**Short exercise:**
Locate the word "only" in the data below, then copy every line that holds it.

**Working data:**
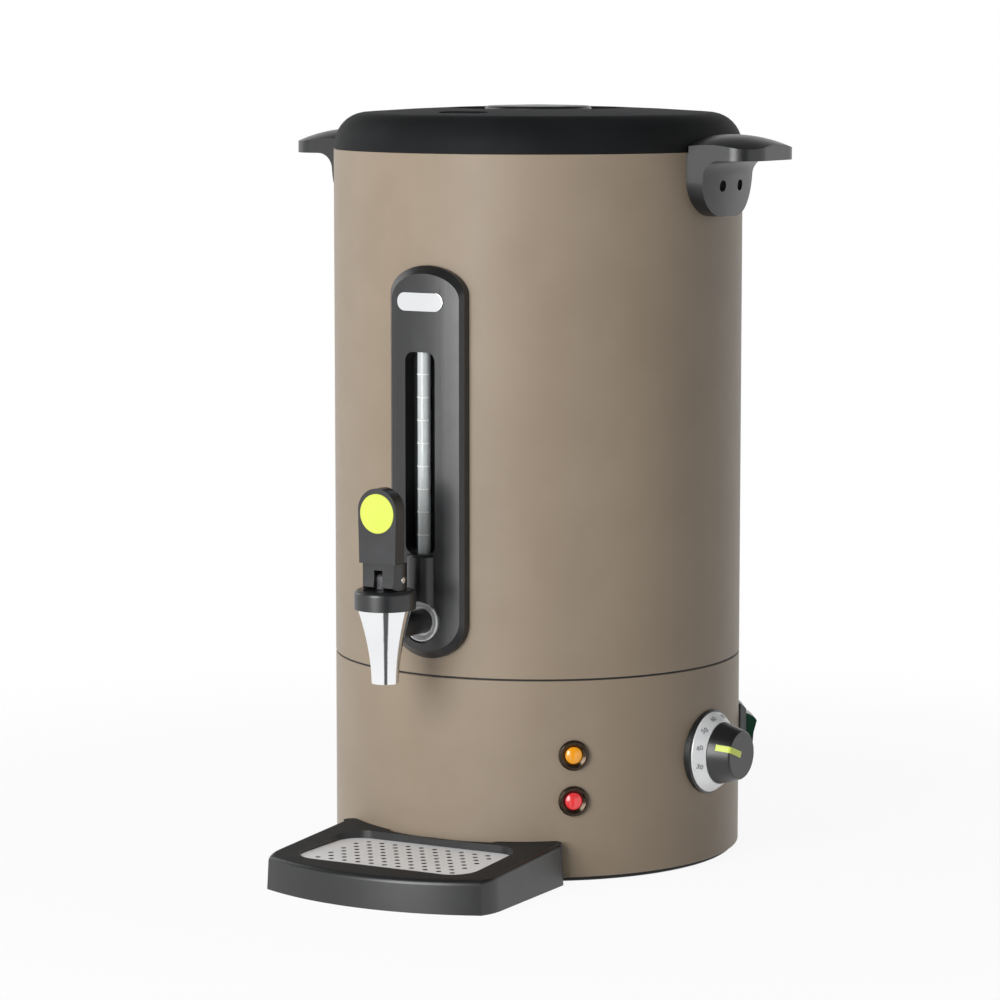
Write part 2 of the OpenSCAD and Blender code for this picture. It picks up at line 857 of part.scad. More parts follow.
module handle() {
    difference() {
        intersection() {
            rotate([0, 0, -25]) rotate_extrude(angle = 50) polygon(handle_profile());
            translate([0, 0, grip_z - far]) linear_extrude(2 * far) grip_plan();
            plate_x(0, far) mount_front();
            translate([body_r + crown_x, 0, grip_z + grip_crown - crown_ball_r])
                sphere(crown_ball_r);
        }
        for (s = [-1, 1]) {
            translate([0, s * handle_screw_gap / 2, handle_screw_z]) {
                bar_x(0, far, m4_hole_r);
                bar_x(body_r + mount_t - screw_sink - m4_head_h, far, m4_head_r + contact_gap);
            }
        }
    }
}

module handle_right() {
    color(satin_black) on_side(90) handle();
}

module handle_left() {
    color(satin_black) on_side(270) handle();
}

module handle_screws() {
    seat = body_r + mount_t - screw_sink - m4_head_h;
    color(steel) for (az = [90, 270], s = [-1, 1]) {
        on_side(az, handle_screw_z) translate([0, s * handle_screw_gap / 2, 0]) difference() {
            union() {
                bar_x(seat, seat + m4_head_h, m4_head_r);
                bar_x(tank_out_r + 1.5, seat + cut, m4_r);
            }
            for (a = [0, 90]) {
                rotate([a, 0, 0]) slab(seat + m4_head_h - 1.2, far, 2.2, -0.5, 0.5);
            }
        }
    }
}

// Backing strips inside the shell, each with two welded nuts
module handle_backplates() {
    strip_t = 1.5;
    half_h = 8;
    color(steel) for (az = [90, 270]) {
        on_side(az, handle_screw_z) difference() {
            union() {
                intersection() {
                    slab(0, far, handle_hw - 8, -half_h, half_h);
                    difference() {
                        core(shell_in_r);
                        core(shell_in_r - strip_t);
                    }
                }
                for (s = [-1, 1]) {
                    translate([shell_in_r - strip_t - m4_nut_h, s * handle_screw_gap / 2, 0])
                        rotate([0, 90, 0])
                            cylinder(h = m4_nut_h + 0.5, r = 3.5 * nut_corner, $fn = nut_sides);
                }
            }
            for (s = [-1, 1]) {
                translate([0, s * handle_screw_gap / 2, 0]) bar_x(0, far, m4_r + running_gap);
            }
        }
    }
}

// ---------------------------------------------------------------- front panel and gauge

panel_face_r = body_r + panel_t;
panel_arch = 19;
panel_foot = 24;
panel_inset = 5;
panel_step = 2.5;
badge_z = panel_z1 - 23.4;
badge_hw = 17.5;
badge_hh = 6;
badge_proud = 0.7;
window_corner_r = 6;
trough_back = 4.1;
panel_steps = 32;
rosette_seat = body_r + 5;
rosette_pad_r = 14.6;
panel_lip = 10;
gauge_y = body_r + 2.7;
cover_y = body_r + 4;
elbow_r = 7.2;
elbow_z0 = nipple_z - 6.5;
elbow_z1 = window_z0 - 3.2;
tube_z0 = nipple_z + 5;
tube_z1 = window_z1 + 7;
cap_z0 = tube_z1 + 1;
cap_z1 = cap_z0 + 7;
cap_hw = 7.2;

// Panel outline in (Y, Z): straight sides, a flat arch on top and a rounder foot
function panel_outline(inset) =
    let (hw = panel_hw - inset,
         top = panel_z1 - inset - panel_arch,
         foot = panel_z0 + inset + panel_foot)
    concat(
        [for (i = [0:panel_steps]) let (a = 180 * i / panel_steps)
            [panel_offset + hw * cos(a), top + panel_arch * sin(a)]],
        [for (i = [0:panel_steps]) let (a = 180 + 180 * i / panel_steps)
            [panel_offset + hw * cos(a), foot + panel_foot * sin(a)]]
    );

// Half-round cover over the tube's lower end, with an eased top edge
module tube_cover() {
    ease = 1.5;
    translate([cover_y, 0, shank_z]) rotate_extrude() polygon([
        [0, 0], [cover_r, 0], [cover_r, window_z0 - shank_z - ease],
        [cover_r - 0.45 * ease, window_z0 - shank_z - 0.45 * ease],
        [cover_r - ease, window_z0 - shank_z], [0, window_z0 - shank_z]
    ]);
}

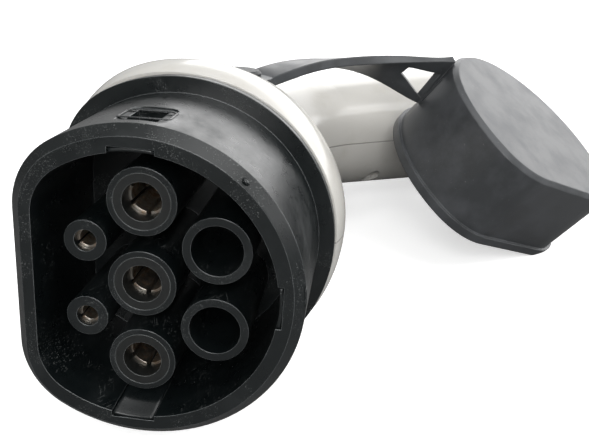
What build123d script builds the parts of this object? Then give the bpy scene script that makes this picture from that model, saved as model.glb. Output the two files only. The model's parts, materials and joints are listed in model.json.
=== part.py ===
"""Vehicle charging connector, seven-position, with its tethered dust cap.

The connector lies on its side. Its nose points to -Y, the flat side of the nose
faces -X, and the handle bends away to +X. The origin is the centre of the earth
socket's mouth. All sizes are millimetres.
"""
import os
from math import cos, pi, radians, sin

from build123d import *

os.makedirs("parts", exist_ok=True)

# ---------------------------------------------------------------- driving sizes
running_gap = 0.05          # radial play of a part that turns on its pin
seat_gap = 0.1              # play of a part that is pushed into its seat

# nose
nose_radius = 28.25
nose_flat = 21.2            # axis to the flat side
nose_corner = 14.0
nose_wall = 4.35
flat_wall = 3.8
nose_length = 29.0          # rim to flange
cavity_depth = 28.0
rim_chamfer = 1.8
flange_radius = 31.4
flange_flat = 23.8
flange_thickness = 2.5
spigot_radius = 23.5
spigot_end = 54.0           # rim to the rear face of the nose block
key_width = 7.6             # shallow key grooves in the cavity wall
key_depth = 0.7

# contact positions, seen from the front: x away from the flat side, z up
power_pitch = 14.72
spare_x = 12.78
signal_x = -9.65
signal_pitch = 14.06

# sleeves and contacts
mouth_recess = 3.7          # rim to the mouths of the large sleeves
signal_recess = 3.4
sleeve_radius = 5.93
signal_sleeve_radius = 3.67
spare_bore = 4.5
spare_bore_depth = 24.0
mouth_ring_radius = 4.9
mouth_ring_bore = 3.4
mouth_ring_length = 4.0
socket_bore = 3.03          # for the 6 mm pins
socket_radius = 4.3
socket_slot = 0.8
socket_slot_length = 14.0
socket_bore_depth = 34.0
socket_collar_radius = 5.4
socket_collar_length = 3.0
barrel_radius = 3.3
barrel_bore = 2.1
barrel_length = 7.0
signal_bore = 1.53          # for the 3 mm pins
signal_radius = 2.35
signal_entry = 1.95
signal_lip = 1.6
signal_collar_radius = 3.1
signal_barrel_radius = 1.9
signal_barrel_bore = 1.1

# lock windows
lock_width = 5.3
lock_length = 8.0
lock_x = -0.65
lock_depth = 9.3            # rim to the middle of the window
lock_frame = 1.5
lock_frame_depth = 0.5

# retainer behind the contacts
retainer_radius = 21.0
retainer_thickness = 2.5
retainer_screw_circle = 17.5
retainer_screw_radius = 1.25
retainer_screw_length = 8.0

# collar ring, seal and gasket
collar_end = 46.0           # rim to the seam
collar_radius = 33.0
collar_flat = 26.0
gasket_thickness = 1.0
seal_section = 1.6
seal_place = 36.0           # rim to the seal's groove

# handle
shell_wall = 2.6
straight_end = 88.0         # rim to where the handle starts to bend
bend_radius = 55.0
bend_angle = 50.5
tail_run = 62.0             # straight run behind the bend
grip_width = 37.0           # in the plane of the bend
grip_thickness = 34.0
tail_radius = 20.5
rib_width = 2.2
rib_place = 50.6            # rim to the front of the rib that holds the nose
rib_height = 1.8
boss_radius = 3.6
screw_radius = 1.5
screw_head_radius = 2.8
screw_head_height = 2.0
screw_length = 16.0
screw_seat = 9.0            # mid-plane to the seat of a screw's head

# cable gland
end_wall = 4.0
gland_neck = 9.0
gland_radius = 12.0
gland_bore = 6.8
gland_length = 14.0
gland_flange = 2.5
cable_bore = 6.2
grommet_radius = 9.6
grommet_length = 9.0
nut_radius = 15.6
nut_length = 20.0
nut_lip = 2.4

# cord clamp
clamp_place = 16.0          # end wall to the middle of the clamp
clamp_width = 8.0
clamp_thickness = 3.6
clamp_arch = 2.5
clamp_screw_pitch = 23.0
clamp_screw_length = 12.0

# dust cap and strap
cap_wall = 1.7
cap_play = 0.25
cap_face = 2.6
cap_length = 26.0
cap_lip = 0.9
cap_lip_length = 2.6
strap_width = 10.0
strap_thickness = 2.4
eye_radius = 8.0
stud_radius = 3.5
stud_head_radius = 5.0
stud_head_height = 1.3
stud_x = 3.0
stud_place = 78.0           # rim to the stud
stud_seat = 22.0            # mid-plane to the boss under the eye
stud_play = 0.25


# ---------------------------------------------------------------- frames and outlines
def behind_rim(distance):
    """Y of a place given by its distance behind the nose's rim."""
    return distance - mouth_recess


def across(distance):
    """Plane square to the nose axis. It faces the front, so rearward is negative."""
    return Plane.XZ.offset(-behind_rim(distance))


def d_outline(radius, flat, corner):
    """Round outline with one flat side towards -X and round corners."""
    with BuildSketch() as outline:
        Circle(radius)
        with Locations((-flat - radius, 0)):
            Rectangle(2 * radius, 3 * radius, mode=Mode.SUBTRACT)
        fillet(outline.vertices(), corner)
    return outline.sketch


def ring_radius(angle, half_width, half_height, flat, squareness):
    """Polar radius of a handle section: an oval that may be flattened towards -X."""
    c = abs(cos(angle)) / half_width
    s = abs(sin(angle)) / half_height
    oval = (c**squareness + s**squareness) ** (-1 / squareness)
    if cos(angle) < -0.01 and flat:
        side = flat / abs(cos(angle))
        return (oval**-12 + side**-12) ** (-1 / 12)
    return oval


def ring_point(angle, half_width, half_height, flat, squareness, inset):
    """Point of a handle section at a polar angle."""
    reach = ring_radius(angle, half_width, half_height, flat, squareness) - inset
    return (reach * cos(angle), reach * sin(angle))


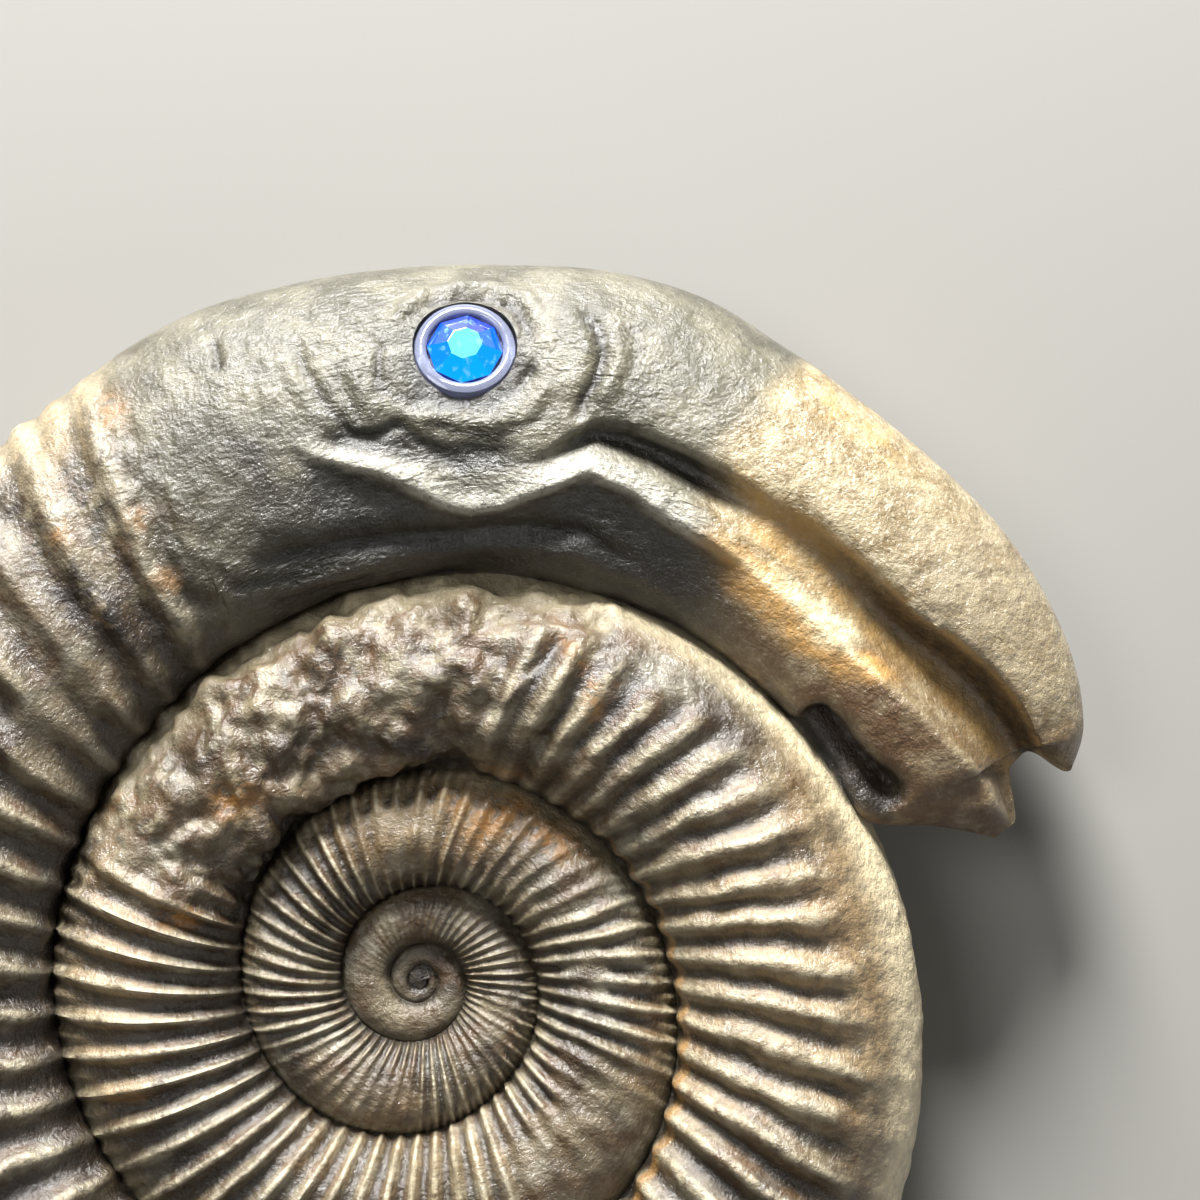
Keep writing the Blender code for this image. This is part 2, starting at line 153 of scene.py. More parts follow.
# The grid of the skin: columns along the coil, rows from each whorl's seam to its venter.
TURN = 1080  # columns a turn where they are closest
START, HEAD, LIFT = -4 * TURN, 692, 1000  # LIFT is where the jaw leaves the whorl under it
EDGE, TOP = 56, 68  # the row where the next whorl covers this one, and the venter's row
FREE = 36  # columns of the free head
FINE = range(-520, -100)  # columns of the broken stretch, with rows as close as the head's

vertex_numbers = {}
vertex_facts = []


def vertex(side, column, row, step=0, under=False):
    """The number of a vertex of the grid. The whorls share their seams, and the two flanks their rim."""
    if step == 0 and (under or (row == 0 and column - TURN >= START)):
        column, row, under = column - TURN, row if under else EDGE, False
    if row == TOP or step == FREE:
        side = 0
    key = (side, column, row, step, under)
    if key not in vertex_numbers:
        vertex_numbers[key] = len(vertex_facts)
        vertex_facts.append((column / TURN, row, 1 - (1 - step / FREE) ** 1.25, under, side))
    return vertex_numbers[key]


def rows_at(side, column):
    if column < -2 * TURN:
        pace = 8
    elif column < -TURN:
        pace = 4
    else:
        pace = 2 if column < HEAD and column not in FINE else 1
    pace = pace if side > 0 else min(2 * pace, 8)
    rows = [(row, False) for row in range(0, EDGE + 1, pace)]
    if column >= LIFT - TURN:
        rows += [(row, False) for row in range(EDGE + pace, TOP + 1, pace)]
    return rows


def columns_of(side):
    columns = list(range(START, -2 * TURN, 4))
    if side < 0:
        return columns + list(range(-2 * TURN, -TURN, 4)) + list(range(-TURN, LIFT + 1, 2))
    return columns + list(range(-2 * TURN, HEAD, 2)) + list(range(HEAD, LIFT + 1))


def strip(side, first, second, between):
    """Faces between two columns, each given as (place, rows). The first's rows are among the second's."""
    place_a, rows_a = first
    place_b, rows_b = second
    made = []
    for low, high in zip(rows_a, rows_a[1:]):
        ring = [place_a(low)]
        ring += between(low)
        ring += [place_b(row) for row in rows_b[rows_b.index(low) : rows_b.index(high) + 1]]
        ring += reversed(between(high))
        ring.append(place_a(high))
        corners = [v for i, v in enumerate(ring) if v not in ring[:i]]
        if len(corners) > 2:
            made.append(corners[:: side])
    return made


def grid_faces(side):
    made = []
    columns = columns_of(side)
    for a, b in zip(columns, columns[1:]):
        def between(row):
            # A seam or a rim can have columns in between that only the skin beyond it uses.
            keys = []
            for column in range(a + 1, b):
                place = (column - TURN, EDGE) if row[0] == 0 and column - TURN >= START else (column, row[0])
                keys.append((0 if row[0] == TOP else side, *place, 0, False))
            return [vertex_numbers[key] for key in keys if key in vertex_numbers]

        first = (lambda row: vertex(side, a, row[0])), rows_at(side, a)
        second = (lambda row: vertex(side, b, row[0])), rows_at(side, b)
        if len(second[1]) < len(first[1]):
            made += [corners[::-1] for corners in strip(side, second, first, lambda row: between(row)[::-1])]
        else:
            made += strip(side, first, second, between)
    # The hole in the middle of the first turn closes on the first chamber.
    ring = [vertex(side, column, 0) for column in columns if column < START + TURN]
    ring += [vertex(side, START, row[0]) for row in reversed(rows_at(side, START)[1:])]
    middle = len(vertex_facts)
    vertex_facts.append((-4.0, -1.0, 0.0, False, side))
    made += [[a, middle, b][:: side] for a, b in zip(ring, ring[1:] + ring[:1])]
    # The free head: its underside starts as the venter of the whorl below.
    steps = list(range(0, FREE + 1, 1 if side > 0 else 2))
    under = [(row, True) for row in range(TOP, EDGE, -2 if side > 0 else -4)]
    rows = under + rows_at(side, LIFT)
    for a, b in zip(steps, steps[1:]):
        def between(row):
            keys = [(0, LIFT, TOP, step, row[1]) for step in range(a + 1, b) if row[0] == TOP]
            return [vertex_numbers[key] for key in keys if key in vertex_numbers]

        rows_b = rows
        if b == FREE and side < 0:
            rows_b = [(row, True) for row in range(TOP, EDGE, -2)] + rows_at(1, LIFT)
        first = (lambda row: vertex(side, LIFT, row[0], a, row[1])), rows
        second = (lambda row: vertex(side, LIFT, row[0], b, row[1])), rows_b
        made += strip(side, first, second, between)
    return made


# All vertices of the front first, so that the back finds those on the rim.
for side in (1, -1):
    for column in columns_of(side):
        for row, _ in rows_at(side, column):
            vertex(side, column, row)
skin_faces = grid_faces(1) + grid_faces(-1)
column, row, along, under, side_of = np.array(vertex_facts, float).T
under = under > 0.5
free = along > 0


def skin_at(column, angle, along, under):
    """Growth, share of the way from seam to seam, and place of the plain skin, on the near flank."""
    share = np.where(
        angle <= 90,
        0.5 * (1 - np.cos(np.radians(angle))),
        0.5 - 0.5 * np.cos(np.radians(angle)) / math.sin(math.radians(COVER_ANGLE)),
    )
    free = along > 0
    growth = column + RIB_LEAN * (column + np.minimum(share, 1.0) * ~under)
    growth = np.where(free, growth + along * (SNOUT_END - growth), growth)
    plain = whorl_skin(growth, np.clip(angle, 0, 180))
    around = np.where(under, angle, np.where(angle <= 90, 90 + (90 - angle) * 65 / 90, 180 - angle))
    beyond = free_jaw_skin(growth, around)
    blend = np.where(under, ease(0, 0.12, along), ease(0, MORPH, along))[..., None]
    start = np.where(under[..., None], whorl_skin(growth - 1, angle), plain)
    return growth, share, np.where(free[..., None], start + blend * (beyond - start), plain)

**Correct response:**
What build123d script builds the parts of this object? Then give the bpy scene script that makes this picture from that model, saved as model.glb. Output the two files only. The model's parts, materials and joints are listed in model.json.
            # A seam or a rim can have columns in between that only the skin beyond it uses.